Only failure to understand the tasks and essential nature of the bourgeois revolution can give rise to arguments like the following: “It [our revolution] has not, in the final analysis, been engendered by the interests of the peasants, but [??] by the interests of developing bourgeois society”, or, “this revolution is bourgeois and, therefore [!!??] it cannot proceed under a peasant banner and peasant leadership” (Narodnaya Duma, No. 21, April 4). From this it seems that peasant farming in Russia does not rest on a bourgeois basis, but on some other! The interests of the peasant masses are precisely the interests of the most complete, rapid and extensive “development of bourgeois society”, a development of the “American” and not the “Prussian” type. It is exactly for this reason that the bourgeois revolution may proceed “under peasant leadership” (more correctly: under proletarian leadership, if the peasants, wavering between the Cadets and the Social-Democrats, in general follow the Social-Democrats). The bourgeois revolution under the leadership of the bourgeoisie can only be an unconsummated revolution (i.e., strictly speaking, not revolution but reform). It can be a real revolution only under the leadership of the proletariat and the peasantry.
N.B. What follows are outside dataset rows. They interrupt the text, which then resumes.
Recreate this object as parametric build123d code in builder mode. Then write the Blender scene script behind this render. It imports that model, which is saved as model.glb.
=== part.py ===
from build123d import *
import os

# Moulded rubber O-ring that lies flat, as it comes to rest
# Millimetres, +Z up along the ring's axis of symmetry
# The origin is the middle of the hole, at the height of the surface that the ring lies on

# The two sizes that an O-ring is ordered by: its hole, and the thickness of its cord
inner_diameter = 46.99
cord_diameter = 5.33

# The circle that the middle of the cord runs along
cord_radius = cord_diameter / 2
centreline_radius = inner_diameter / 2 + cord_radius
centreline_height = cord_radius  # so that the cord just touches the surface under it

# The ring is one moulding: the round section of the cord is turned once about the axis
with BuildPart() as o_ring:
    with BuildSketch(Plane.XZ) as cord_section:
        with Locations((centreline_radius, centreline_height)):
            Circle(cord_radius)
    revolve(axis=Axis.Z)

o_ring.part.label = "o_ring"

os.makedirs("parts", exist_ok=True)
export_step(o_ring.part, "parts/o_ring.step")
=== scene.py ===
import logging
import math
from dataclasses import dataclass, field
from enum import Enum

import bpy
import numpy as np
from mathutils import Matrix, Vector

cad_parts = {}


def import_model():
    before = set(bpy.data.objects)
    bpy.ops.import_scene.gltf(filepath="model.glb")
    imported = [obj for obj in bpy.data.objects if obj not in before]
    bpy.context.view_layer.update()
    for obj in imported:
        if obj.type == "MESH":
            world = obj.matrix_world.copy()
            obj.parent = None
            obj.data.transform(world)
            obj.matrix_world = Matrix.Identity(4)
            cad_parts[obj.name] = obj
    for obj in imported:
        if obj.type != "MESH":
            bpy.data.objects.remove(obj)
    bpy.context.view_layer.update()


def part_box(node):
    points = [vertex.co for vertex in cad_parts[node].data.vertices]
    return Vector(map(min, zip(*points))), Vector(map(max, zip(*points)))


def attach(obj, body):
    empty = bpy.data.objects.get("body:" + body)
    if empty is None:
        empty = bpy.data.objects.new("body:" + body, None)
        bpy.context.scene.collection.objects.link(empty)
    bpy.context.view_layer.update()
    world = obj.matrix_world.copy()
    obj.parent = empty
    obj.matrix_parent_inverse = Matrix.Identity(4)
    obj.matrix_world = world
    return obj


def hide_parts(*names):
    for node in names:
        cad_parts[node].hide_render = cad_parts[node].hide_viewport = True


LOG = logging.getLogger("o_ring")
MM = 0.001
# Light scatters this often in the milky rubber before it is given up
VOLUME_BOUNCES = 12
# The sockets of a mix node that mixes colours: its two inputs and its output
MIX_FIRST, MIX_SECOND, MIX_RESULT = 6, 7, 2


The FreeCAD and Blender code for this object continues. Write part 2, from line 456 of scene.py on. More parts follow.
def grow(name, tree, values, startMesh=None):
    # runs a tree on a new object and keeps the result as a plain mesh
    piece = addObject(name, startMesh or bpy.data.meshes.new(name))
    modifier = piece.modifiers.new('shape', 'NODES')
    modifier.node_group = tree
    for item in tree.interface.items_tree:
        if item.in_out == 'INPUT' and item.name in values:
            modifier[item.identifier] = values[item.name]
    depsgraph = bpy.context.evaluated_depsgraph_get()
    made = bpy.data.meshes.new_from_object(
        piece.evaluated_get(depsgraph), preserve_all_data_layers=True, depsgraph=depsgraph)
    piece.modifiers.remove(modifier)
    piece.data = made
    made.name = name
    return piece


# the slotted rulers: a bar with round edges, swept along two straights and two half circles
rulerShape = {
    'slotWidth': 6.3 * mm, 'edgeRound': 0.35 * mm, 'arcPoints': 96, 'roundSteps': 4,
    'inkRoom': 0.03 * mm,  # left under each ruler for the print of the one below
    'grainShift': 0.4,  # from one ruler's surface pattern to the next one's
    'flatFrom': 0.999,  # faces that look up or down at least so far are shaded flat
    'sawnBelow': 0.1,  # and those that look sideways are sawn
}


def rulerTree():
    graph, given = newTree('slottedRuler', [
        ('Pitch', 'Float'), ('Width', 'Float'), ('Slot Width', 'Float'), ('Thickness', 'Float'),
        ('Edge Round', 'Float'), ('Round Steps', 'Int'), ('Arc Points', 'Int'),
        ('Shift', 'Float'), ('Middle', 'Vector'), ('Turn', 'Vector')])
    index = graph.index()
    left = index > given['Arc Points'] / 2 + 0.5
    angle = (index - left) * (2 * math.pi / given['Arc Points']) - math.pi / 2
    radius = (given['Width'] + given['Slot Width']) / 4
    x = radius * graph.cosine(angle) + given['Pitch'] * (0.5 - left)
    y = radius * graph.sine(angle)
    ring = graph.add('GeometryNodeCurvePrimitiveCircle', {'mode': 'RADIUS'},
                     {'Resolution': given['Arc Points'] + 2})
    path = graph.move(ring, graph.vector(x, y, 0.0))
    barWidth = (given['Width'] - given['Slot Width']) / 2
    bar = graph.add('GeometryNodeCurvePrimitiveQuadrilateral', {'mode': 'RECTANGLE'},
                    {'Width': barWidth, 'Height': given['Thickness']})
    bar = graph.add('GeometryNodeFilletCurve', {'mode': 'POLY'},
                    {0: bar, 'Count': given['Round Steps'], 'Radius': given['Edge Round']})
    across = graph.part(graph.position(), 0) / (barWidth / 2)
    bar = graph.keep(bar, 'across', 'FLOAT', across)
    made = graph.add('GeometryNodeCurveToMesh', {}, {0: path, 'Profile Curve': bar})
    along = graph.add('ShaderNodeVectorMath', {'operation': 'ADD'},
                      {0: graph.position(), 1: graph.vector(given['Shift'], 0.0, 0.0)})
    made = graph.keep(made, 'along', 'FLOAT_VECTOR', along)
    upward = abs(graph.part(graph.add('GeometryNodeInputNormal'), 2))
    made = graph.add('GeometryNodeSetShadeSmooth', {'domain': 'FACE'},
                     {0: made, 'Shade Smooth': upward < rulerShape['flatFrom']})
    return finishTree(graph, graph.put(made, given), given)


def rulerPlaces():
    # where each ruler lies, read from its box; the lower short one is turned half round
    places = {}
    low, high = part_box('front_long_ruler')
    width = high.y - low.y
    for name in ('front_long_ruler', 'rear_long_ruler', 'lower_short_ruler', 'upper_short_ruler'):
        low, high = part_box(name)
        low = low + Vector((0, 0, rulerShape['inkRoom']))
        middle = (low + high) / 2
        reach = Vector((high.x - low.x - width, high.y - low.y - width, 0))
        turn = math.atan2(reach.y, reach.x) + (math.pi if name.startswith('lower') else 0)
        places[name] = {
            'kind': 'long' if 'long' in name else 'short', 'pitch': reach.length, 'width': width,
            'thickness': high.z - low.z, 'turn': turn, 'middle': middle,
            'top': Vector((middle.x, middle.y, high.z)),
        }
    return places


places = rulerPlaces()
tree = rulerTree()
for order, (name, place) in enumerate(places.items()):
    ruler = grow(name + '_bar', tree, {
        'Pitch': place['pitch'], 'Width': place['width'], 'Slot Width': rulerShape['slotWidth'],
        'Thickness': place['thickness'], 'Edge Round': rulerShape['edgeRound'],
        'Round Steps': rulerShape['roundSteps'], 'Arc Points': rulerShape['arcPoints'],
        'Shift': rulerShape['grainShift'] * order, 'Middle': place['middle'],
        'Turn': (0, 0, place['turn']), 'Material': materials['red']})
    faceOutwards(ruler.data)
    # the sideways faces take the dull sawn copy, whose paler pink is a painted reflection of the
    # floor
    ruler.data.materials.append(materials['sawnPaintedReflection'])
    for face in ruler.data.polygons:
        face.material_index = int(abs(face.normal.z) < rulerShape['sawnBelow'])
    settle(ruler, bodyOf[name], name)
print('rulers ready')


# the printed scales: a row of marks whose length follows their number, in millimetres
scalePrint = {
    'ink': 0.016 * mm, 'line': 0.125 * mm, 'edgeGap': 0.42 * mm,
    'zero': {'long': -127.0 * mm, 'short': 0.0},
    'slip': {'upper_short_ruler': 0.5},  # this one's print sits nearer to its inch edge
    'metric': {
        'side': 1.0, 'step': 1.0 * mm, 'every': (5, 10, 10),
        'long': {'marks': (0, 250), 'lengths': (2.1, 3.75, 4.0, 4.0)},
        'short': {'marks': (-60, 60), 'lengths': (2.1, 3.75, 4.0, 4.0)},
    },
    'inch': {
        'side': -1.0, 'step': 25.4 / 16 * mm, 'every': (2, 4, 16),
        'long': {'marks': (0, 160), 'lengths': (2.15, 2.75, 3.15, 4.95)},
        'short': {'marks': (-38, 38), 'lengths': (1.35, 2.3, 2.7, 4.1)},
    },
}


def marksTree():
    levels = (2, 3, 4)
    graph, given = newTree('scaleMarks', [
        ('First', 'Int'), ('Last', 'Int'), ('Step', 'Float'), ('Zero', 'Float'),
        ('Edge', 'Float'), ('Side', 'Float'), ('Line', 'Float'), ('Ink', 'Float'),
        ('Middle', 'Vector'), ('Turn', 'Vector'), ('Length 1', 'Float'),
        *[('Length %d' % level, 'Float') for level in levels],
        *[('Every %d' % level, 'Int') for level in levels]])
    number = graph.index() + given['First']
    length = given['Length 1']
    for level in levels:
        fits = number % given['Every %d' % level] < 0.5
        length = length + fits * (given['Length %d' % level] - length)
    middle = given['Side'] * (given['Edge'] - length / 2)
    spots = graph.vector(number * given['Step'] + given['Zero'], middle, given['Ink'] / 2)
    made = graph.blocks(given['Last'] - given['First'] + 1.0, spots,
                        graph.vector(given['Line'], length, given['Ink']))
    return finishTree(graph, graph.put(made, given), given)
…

[1] See p. 137 of this volume.—Ed.

[2] See p. 336 of this volume.—Ed.

[3] Ibid.—Ed.

[4] Since the government has suppressed Narodnaya Duma we shall, as far as possible, eliminate direct polemics with that paper, and deal with Marxism’s assessment of Narodism in principle.—Lenin

[5] Privet (Greetings)—a Menshevik weekly published in St. Petersburg in March 1907; two issues appeared.

[6] Nachalo (The Beginning)—a legal Menshevik weekly published in St. Petersburg in November and December 1905.